Gaining an accurate understanding of a reservoir’s reserves and resources using subsurface characterization presents a key challenge in terms of portfolio management. And with the advent of so many different types of reservoirs produced in different ways, it is simply not possible to adopt the same approach across them all.

Disparate models

Today, there are several analysis techniques that are employed to a varying degree by oil and gas firms when researching and forecasting production:

Volumetric. This method is widely used in early stage developments and entails determining the size of the reservoir, pore volume, and fluid content. Recovery factor is later applied based on analogous cases;

Decline curve analysis. This shows how the oil and gas production rate decreases over time based on past performance but has the limitation that it does not incorporate any knowledge of the geology of the field;

Production analysis and well performance. Reserves estimates can be complemented with sophisticated pressure/rate analysis to determine formation and properties in the vicinity of wells;

Material balance. The analysis is of pressure behavior as reservoir fluids are produced and injected. These estimates may provide erroneous results in more complex situations, and the technique also assumes a unique set of properties across a reservoir;

Numerical simulation. This uses geological data and computer models to predict the oil and gas flow behavior of a reservoir. This is a good tool when used properly, but there is a risk of combining production data with erroneous geological information and ending up with optimistic or pessimistic forecasts; and

Integrated asset modeling. The model combines surface knowledge in terms of the restrictions of the facilities with subsurface characterization. This high-end technique is rarely used due to configuration complexity.

Oil and gas firms can use any of these models for developing and creating an understanding of the behavior of their assets. But when reporting to regulators, only decline curve analysis and material balance are widely accepted.

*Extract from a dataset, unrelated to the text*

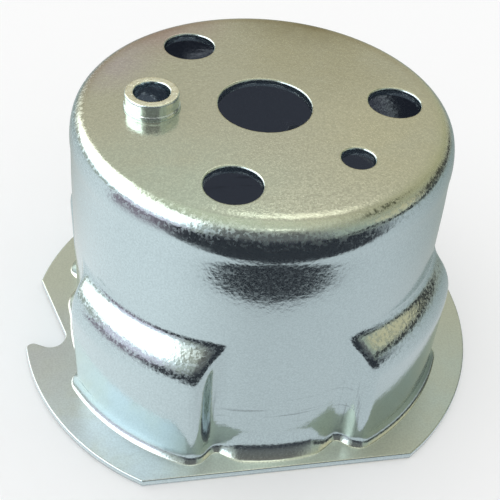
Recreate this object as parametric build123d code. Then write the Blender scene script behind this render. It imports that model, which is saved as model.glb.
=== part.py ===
from build123d import *
import math
import os

# Recoil-starter cup of a small engine: one deep-drawn, zinc-plated steel pressing, with a hollow
# locating bush pressed into its end plate.
# Frame: millimetres. Z is the cup's axis, with the end plate at the top. The origin is the centre
# of the open mouth, level with the flange's underside. X runs along the flange's two flats, and
# the rope notch is on the -X side.

# ---- sheet and overall size
SHEET = 1.6                  # thickness of the steel
HEIGHT = 57.5                # flange's underside to the end plate's outer face
PLATE_RADIUS = 36.0          # the wall's outer radius, carried up to the end plate's outer face
WALL_DRAFT = 2.0             # degrees; the wall opens towards the flange
PLATE_BEND = 4.0             # outer radius of the bend between end plate and wall
FOOT_BEND = 2.0              # radius of the bend between wall and flange, on the outside

# ---- pawl pockets, pushed outwards from the lower half of the wall
POCKETS = 4
FIRST_POCKET = 45.0          # degrees from +X to the middle of the first pocket
POCKET_RADIUS = 42.35        # the pocket face's outer radius, carried down to the flange's underside
POCKET_DRAFT = 1.0           # degrees
SIDE_ROOT = (37.5, 25.5)     # radius and half angle where a pocket's side leaves the wall
SIDE_FACE = (42.0, 22.3)     # radius and half angle where the side meets the pocket's face
SHOULDER_HEIGHT = 30.7       # where the 45 degree shoulder leaves the wall
SHOULDER_BEND = 8.0          # outer radius from shoulder to pocket face
SIDE_BEND = 2.5              # outer radius round the pocket's two ends
ROOT_BEND = 3.5              # outer radius between the pocket and the wall

# ---- flange
RIM_RADIUS = 49.9
FLAT_DISTANCE = 42.1         # axis to each flat
LEAD_RADIUS = 48.6           # the rim is lower between the notch and the rear flat
RIM_ROLL = 0.3               # die roll along the flange's upper edge

# ---- rope notch: a round seat between a long flank and a short hook
SEAT_CENTRE = (-44.1, -3.7)
SEAT_RADIUS = 3.0
FLANK_HEADING = 107.5        # degrees, from the seat outwards
HOOK_HEADING = 152.2
HOOK_TIP = 1.4               # radius of the hook's rounded tip
TRIM_CORNER = 0.6            # radius where the trimmed edges meet

# ---- holes through the end plate: distance from the axis, angle in degrees, diameter
CENTRE_HOLE = (0.0, 0.0, 17.5)
BOLT_HOLES = [(24.9, angle, 10.0) for angle in (-2.0, 118.2, 248.0)]
TIMING_HOLE = (22.15, -52.5, 6.0)
HOLE_ROLL = 0.35             # die roll round the holes, on the outside

# ---- locating bush: a shank pressed into a hole of its own, and a thinner barrel above it
BUSH = (20.9, 178.0, 10.4)   # place and shank diameter, as for a hole
BUSH_BARREL = 10.0
BUSH_BORE = 6.7
BUSH_PROUD = 3.2             # how far the barrel's end stands above the end plate
BUSH_SHOULDER = 0.8          # how far the shank stands above the end plate
BUSH_EDGE = 0.25             # radius of its broken upper edges

# ---- construction
OVERCUT = 5.0                # how far a cutting solid runs past the surface it opens
CORE_RADIUS = 21.6           # the filled pockets start here, inside the cup's hollow
SIDE_RUN = (25.0, 15.0)      # how far a pocket side's line runs inwards and outwards from its root
TOUCH = 0.01                 # two places nearer than this are the same
ALONG = (0.05, 0.5, 0.95)    # where an edge is sampled, as shares of its length


def polar(radius, degrees):
    """The plan position at this distance and angle from the axis."""
    return Vector(radius * math.cos(math.radians(degrees)), radius * math.sin(math.radians(degrees)))


def reach(point):
    """Distance of a point from the cup's axis."""
    return math.hypot(point.X, point.Y)


def spacing(point, place):
    """Distance between two points in plan."""
    return math.hypot(point.X - place.X, point.Y - place.Y)


def wall_radius(z, inset):
    """Radius of the drafted wall at a height, inset from its outer surface."""
    return PLATE_RADIUS + (HEIGHT - z) * math.tan(math.radians(WALL_DRAFT)) - inset


def plain_cup(inset):
    """The end plate and the drafted wall as a filled solid, from the mouth up."""
    top = HEIGHT - inset
    outline = Polyline((0, 0), (wall_radius(0, inset), 0), (wall_radius(top, inset), top), (0, top),
                       close=True)
    form = revolve(Plane.XZ * make_face(outline), Axis.Z, 360)
    rim = form.edges().group_by(Axis.Z)[-1]
    return fillet(rim, PLATE_BEND - inset)


def pocket(inset):
    """One pocket centred on +X, as a filled sector: drafted face, 45 degree shoulder, two sides."""
    slope = math.tan(math.radians(POCKET_DRAFT))
    foot = POCKET_RADIUS - inset
    # on the shoulder, radius and height add up to one value
    shoulder = wall_radius(SHOULDER_HEIGHT, 0) + SHOULDER_HEIGHT - inset * math.sqrt(2)
    brow_height = (shoulder - foot) / (1 - slope)
    outline = FilletPolyline((CORE_RADIUS, 0), (foot, 0), (shoulder - brow_height, brow_height),
                             (CORE_RADIUS, shoulder - CORE_RADIUS), close=True,
                             radius=[0, 0, SHOULDER_BEND - inset, 0])
    ring = revolve(Plane.XZ * make_face(outline), Axis.Z, 360)
    root = polar(*SIDE_ROOT)
    along = (polar(*SIDE_FACE) - root).normalized()
    inwards = Vector(along.Y, -along.X) * inset
    near = root - along * SIDE_RUN[0] + inwards
    far = root + along * SIDE_RUN[1] + inwards
    plan = Polyline((near.X, near.Y), (far.X, far.Y), (far.X, -far.Y), (near.X, -near.Y), close=True)
    block = ring & extrude(make_face(plan), HEIGHT)
    ends = ShapeList()
    for face in block.faces().filter_by(GeomType.PLANE):
        if abs(face.normal_at().Z) < TOUCH:
            ends += [e for e in face.edges()
                     if (e @ 0.5).Z > TOUCH and reach(e @ 0.5) > CORE_RADIUS + TOUCH]
    return fillet(ends, SIDE_BEND - inset)


def drawn_form(inset):
    """Everything the punch draws, as one filled solid, inset from the outer surface."""
    form = plain_cup(inset)
    block = pocket(inset)
    for count in range(POCKETS):
        form += Rot(0, 0, FIRST_POCKET + count * 360 / POCKETS) * block
    roots = ShapeList()
    for edge in form.edges():
        on_wall = all(abs(reach(edge @ t) - wall_radius((edge @ t).Z, inset)) < TOUCH for t in ALONG)
        if on_wall and TOUCH < (edge @ 0.5).Z < SHOULDER_HEIGHT + ROOT_BEND:
            roots.append(edge)
    return fillet(roots, ROOT_BEND + inset)


def notch_plan():
    """The rope notch in plan: two straight sides that leave the round seat, and run past the rim."""
    half = math.radians(HOOK_HEADING - FLANK_HEADING) / 2
    apex = Vector(*SEAT_CENTRE) - polar(SEAT_RADIUS / math.sin(half), (HOOK_HEADING + FLANK_HEADING) / 2)
    flank = apex + polar(RIM_RADIUS, FLANK_HEADING)
    hook = apex + polar(RIM_RADIUS, HOOK_HEADING)
    plan = make_face(Polyline((apex.X, apex.Y), (flank.X, flank.Y), (hook.X, hook.Y), close=True))
    return fillet(min(plan.vertices(), key=lambda v: spacing(v, apex)), SEAT_RADIUS)


def flange_plan():
    """The flange in plan, before the cup's mouth is opened."""
    plan = Circle(RIM_RADIUS) & Rectangle(3 * RIM_RADIUS, 2 * FLAT_DISTANCE)
    lead_side = Pos(-RIM_RADIUS, RIM_RADIUS) * Rectangle(2 * RIM_RADIUS, 2 * RIM_RADIUS)
    plan -= lead_side - Circle(LEAD_RADIUS)
    plan -= notch_plan()
    # of the sharp corners on the rim, the hook's tip is the nearest to the notch's seat
    seat = Vector(*SEAT_CENTRE)
    corners = [v for v in plan.vertices() if reach(v) > LEAD_RADIUS - TOUCH]
    corners.sort(key=lambda v: spacing(v, seat))
    plan = fillet(corners[1:], TRIM_CORNER)
    tip = min(plan.vertices(), key=lambda v: spacing(v, corners[0]))
    return fillet(tip, HOOK_TIP)


def level_loop(solid, z, limit):
    """The edges lying at one height and nearer the axis than a limit."""
    level = ShapeList()
    for edge in solid.edges():
        if all(abs((edge @ t).Z - z) < TOUCH and reach(edge @ t) < limit for t in ALONG):
            level.append(edge)
    return level


def hole_cutter(hole):
    """A round cutter through the end plate."""
    radius, angle, diameter = hole
    place = polar(radius, angle)
    return Pos(place.X, place.Y, HEIGHT - SHEET / 2) * Cylinder(diameter / 2, SHEET + 2 * OVERCUT)


def starter_cup():
    """The pressing: drawn, trimmed and pierced."""
    flange = extrude(flange_plan(), SHEET)
    flange = fillet(flange.edges().group_by(Axis.Z)[-1], RIM_ROLL)
    body = drawn_form(0) + flange
    body = fillet(level_loop(body, SHEET, POCKET_RADIUS), FOOT_BEND)
    body -= drawn_form(SHEET)
    body = fillet(level_loop(body, 0, POCKET_RADIUS - SHEET / 2), FOOT_BEND + SHEET)
    pierced = [CENTRE_HOLE, TIMING_HOLE] + BOLT_HOLES
    for hole in pierced + [BUSH]:
        body -= hole_cutter(hole)
    rolled = ShapeList()
    for edge in level_loop(body, HEIGHT, PLATE_RADIUS).filter_by(GeomType.CIRCLE):
        if any(spacing(edge.arc_center, polar(*hole[:2])) < TOUCH
               and abs(edge.radius - hole[2] / 2) < TOUCH for hole in pierced):
            rolled.append(edge)
    return fillet(rolled, HOLE_ROLL)


def locating_bush():
    """The hollow bush, flush with the end plate's inner face and proud of its outer face."""
    place = polar(BUSH[0], BUSH[1])
    upwards = (Align.CENTER, Align.CENTER, Align.MIN)
    shank = Cylinder(BUSH[2] / 2, SHEET + BUSH_SHOULDER, align=upwards)
    barrel = Cylinder(BUSH_BARREL / 2, SHEET + BUSH_PROUD, align=upwards)
    bore = Cylinder(BUSH_BORE / 2, 2 * (SHEET + BUSH_PROUD))
    bush = shank + barrel - bore
    bush = fillet(bush.edges().group_by(Axis.Z)[-1], BUSH_EDGE)
    return Pos(place.X, place.Y, HEIGHT - SHEET) * bush


NODES = {"starter_cup": starter_cup, "locating_bush": locating_bush}

os.makedirs("parts", exist_ok=True)
for name, build in NODES.items():
    export_step(build(), f"parts/{name}.step")
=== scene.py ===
import bpy
import math
import numpy as np
from mathutils import Matrix, Vector
from mathutils.geometry import delaunay_2d_cdt


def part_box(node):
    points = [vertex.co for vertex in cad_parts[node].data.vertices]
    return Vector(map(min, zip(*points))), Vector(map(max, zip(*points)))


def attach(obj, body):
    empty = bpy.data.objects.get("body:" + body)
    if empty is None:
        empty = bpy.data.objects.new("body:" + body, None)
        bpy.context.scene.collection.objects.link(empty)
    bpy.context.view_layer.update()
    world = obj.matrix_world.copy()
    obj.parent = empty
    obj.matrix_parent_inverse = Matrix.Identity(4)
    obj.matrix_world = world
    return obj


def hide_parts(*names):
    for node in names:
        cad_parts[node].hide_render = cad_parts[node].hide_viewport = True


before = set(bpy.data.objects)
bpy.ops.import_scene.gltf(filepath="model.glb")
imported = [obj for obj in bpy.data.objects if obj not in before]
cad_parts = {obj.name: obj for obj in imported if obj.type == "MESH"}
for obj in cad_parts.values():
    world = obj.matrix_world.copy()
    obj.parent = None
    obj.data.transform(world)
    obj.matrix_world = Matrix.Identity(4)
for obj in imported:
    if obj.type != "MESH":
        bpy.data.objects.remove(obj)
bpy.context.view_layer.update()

MM = 0.001                   # the shapes below are worked out in millimetres

# ---- camera, in the part's own frame
CAMERA_PLACE = Vector((-29.26, -129.42, 143.46))
CAMERA_HEADING = 12.55       # degrees from +Y towards +X
CAMERA_DIP = 42.85
CAMERA_ROLL = 5.04
LENS, SENSOR = 60.35, 36.0   # millimetres
CLIP = (0.01, 20.0)          # metres

# ---- the pressing, as part.py draws it
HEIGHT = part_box("starter_cup")[1][2] / MM
SHEET = 1.6
PLATE_RADIUS = 36.0
WALL_SLOPE = math.tan(math.radians(2.0))
POCKETS = 4
POCKET_PITCH = 360 / POCKETS
FIRST_POCKET = 45.0          # degrees, the middle of the first
POCKET_RADIUS = 42.35
POCKET_SLOPE = math.tan(math.radians(1.0))
SIDE_ROOT = (37.5, 25.5)     # radius and half angle where a pocket's side leaves the wall
SIDE_FACE = (42.0, 22.3)     # the same where it meets the pocket's face
SHOULDER_HEIGHT = 30.7       # where a pocket's sloping roof leaves the wall
SHOULDER_BLEND = 2.7         # how far each pair of surfaces melts into the next: roof and face
END_BLEND = 1.8              # side and front
ROOT_BLEND = 2.1             # side and wall
BROW_BLEND = 0.9             # roof and wall
RIM_RADIUS = 49.9
FLAT_DISTANCE = 42.1
LEAD_RADIUS = 48.6           # the rim's smaller radius, between the rope notch and the rear flat
RIM_ROLL = 0.3
SEAT_CENTRE = (-44.1, -3.7)  # the rope notch: its round seat, and which way its two sides run
SEAT_RADIUS = 3.0
FLANK_HEADING = 107.5
HOOK_HEADING = 152.2
HOOK_TIP = 1.4
TRIM_CORNER = 0.6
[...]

One of the major barriers today is that techniques such as numerical simulation and integrated asset modeling are more difficult to corroborate and audit. This is why companies need to focus on ensuring that internal procedures are both traceable and auditable. In addition, companies need to work more closely with industry bodies to ensure regulators understand why more sophisticated and high-end techniques are necessary – especially where unconventional plays such as shale gas are concerned.

Holistic approach

By definition, portfolio management encompasses having a good understanding of uncertainty. Since there is a risk of political uncertainty or tax regimes changing, these uncertainties have to be factored into investment decisions.

Yet uncertainty also is a key factor in the research and forecasting of reserves and resources. Analysis techniques aside, there is still a lot of work to be done both in terms of geoscience and reservoir engineering to understand the massive uncertainty of a reservoir, subsurface uncertainty, the range of capacity that surface facilities can handle, and the level of investment necessary to realize that capacity.

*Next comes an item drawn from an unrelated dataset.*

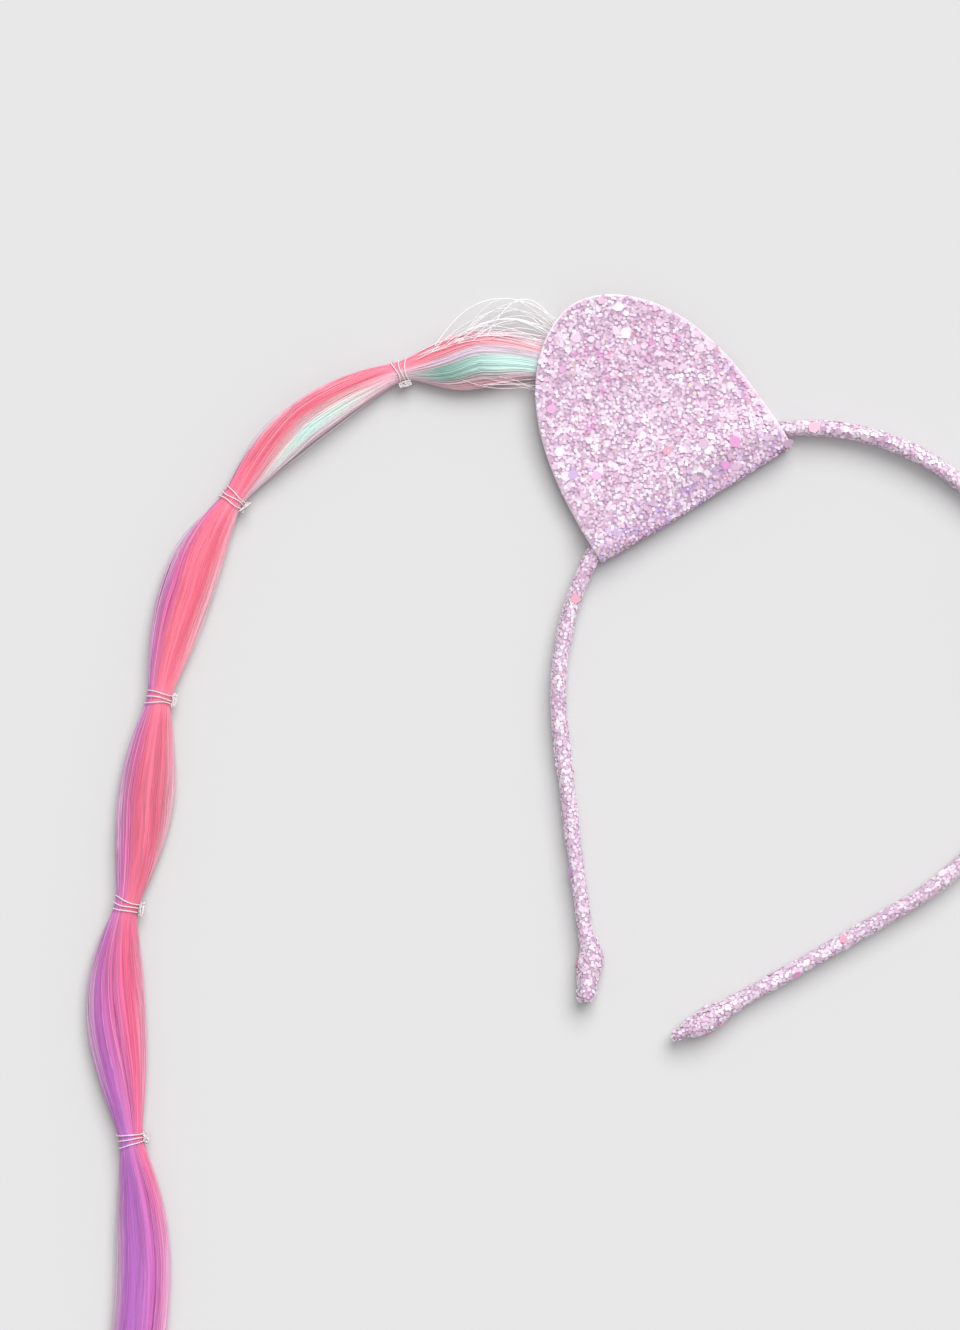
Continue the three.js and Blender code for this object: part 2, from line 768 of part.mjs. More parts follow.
addPiece('band', makeBand(), materials.glitter);
addPiece('end_cap_left', makeCap(-1, leftCapLength, leftCapWidth, leftCapOutline), materials.glitter);
addPiece('end_cap_right', makeCap(1, rightCapLength, rightCapWidth, rightCapOutline), materials.glitter);
const ear = makeLeftEar();
addPiece('left_ear', ear, materials.glitter);
addPiece('right_ear', mirrored(ear), materials.glitter);
addPiece('hair_clasp', makeClasp(), materials.clasp);
lockOrder.forEach((name, lock) => {
  addPiece(`${name}_lock`, makeLock(lock), materials[name]);
});
hairSections.filter((row) => row.tied).forEach((row, index) => {
  addPiece(`elastic_${index + 1}`, makeElastic(row.at * hairLength), materials.elastic);
});

// The origin is in the middle of the object's footprint on the table
const bounds = new THREE.Box3().setFromObject(group);
group.position.set(
  -(bounds.min.x + bounds.max.x) / 2,
  -(bounds.min.y + bounds.max.y) / 2,
  -bounds.min.z,
);
group.updateMatrixWorld(true);

export default group;
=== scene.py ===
# Looks of a child's glitter headband with two folded fabric ears and a long lock of false hair.
# Lengths are in millimetres until a mesh is made, and angles in degrees. The headband lies flat on
# the floor with +Z up, and +Y runs from its open ends to its crown.

import itertools
import math

import bpy
import numpy as np
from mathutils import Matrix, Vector


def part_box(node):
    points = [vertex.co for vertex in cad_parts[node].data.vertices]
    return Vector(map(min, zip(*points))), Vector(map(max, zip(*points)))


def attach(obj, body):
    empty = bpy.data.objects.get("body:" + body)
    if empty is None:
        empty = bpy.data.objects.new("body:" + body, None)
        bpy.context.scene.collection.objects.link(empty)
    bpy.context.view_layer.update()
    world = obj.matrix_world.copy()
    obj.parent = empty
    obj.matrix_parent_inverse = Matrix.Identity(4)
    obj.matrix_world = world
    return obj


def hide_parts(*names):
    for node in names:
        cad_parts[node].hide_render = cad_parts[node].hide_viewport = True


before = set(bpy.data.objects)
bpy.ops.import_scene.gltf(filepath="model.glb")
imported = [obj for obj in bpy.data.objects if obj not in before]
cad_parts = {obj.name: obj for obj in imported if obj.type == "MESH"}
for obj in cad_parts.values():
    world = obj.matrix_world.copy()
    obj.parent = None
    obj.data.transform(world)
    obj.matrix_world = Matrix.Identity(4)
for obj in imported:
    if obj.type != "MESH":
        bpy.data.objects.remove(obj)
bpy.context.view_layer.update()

MM = 0.001
FLAKE_SEED = 11
HAIR_SEED = 23
WRAP_SEED = 37
ELASTIC_SEED = 41

# Band, as the solids have it
BAND_LENGTH = 392.8
BAND_THICKNESS = 4.3
BAND_WIDTH = 6.0
CROWN_CHORD = 0.065
HALF = BAND_LENGTH / 2
BAND_ARCS = [(0.177, -34.8), (0.322, -61.5), (0.172, -26.6), (0.329, -1.8)]
FABRIC = 1.0
FIT_GAP = 0.3
SLEEVE_HALF_HEIGHT = BAND_WIDTH / 2 + FIT_GAP + FABRIC
MIDDLE = SLEEVE_HALF_HEIGHT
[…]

At C-level, the conventional approach to forecasting reserves and resources to arrive at book value is still deterministic and based largely on the production volume for the previous year. However forecasts – and therefore investment decisions – likely would change dramatically if these had a more probabilistic view of performance.

What is needed is a more probabilistic model for estimation to understand how uncertainty within the reservoir and recovery of the potential range of oil or gas in place affect a firm’s future performance – or indeed, what the future range of production is likely to be. Any model will need to incorporate all past data gleaned from data acquisition campaigns and previous technical analysis.

This is why the work of professional organizations such as the Society of Petroleum Engineers (SPE) is so important in realizing the overall vision of having “a set of reserves and resource definitions widely adopted by the oil industry, international financial organizations, and regulatory reporting bodies.”

Editor’s note: The views represented in this article are not necessarily those held by SPE.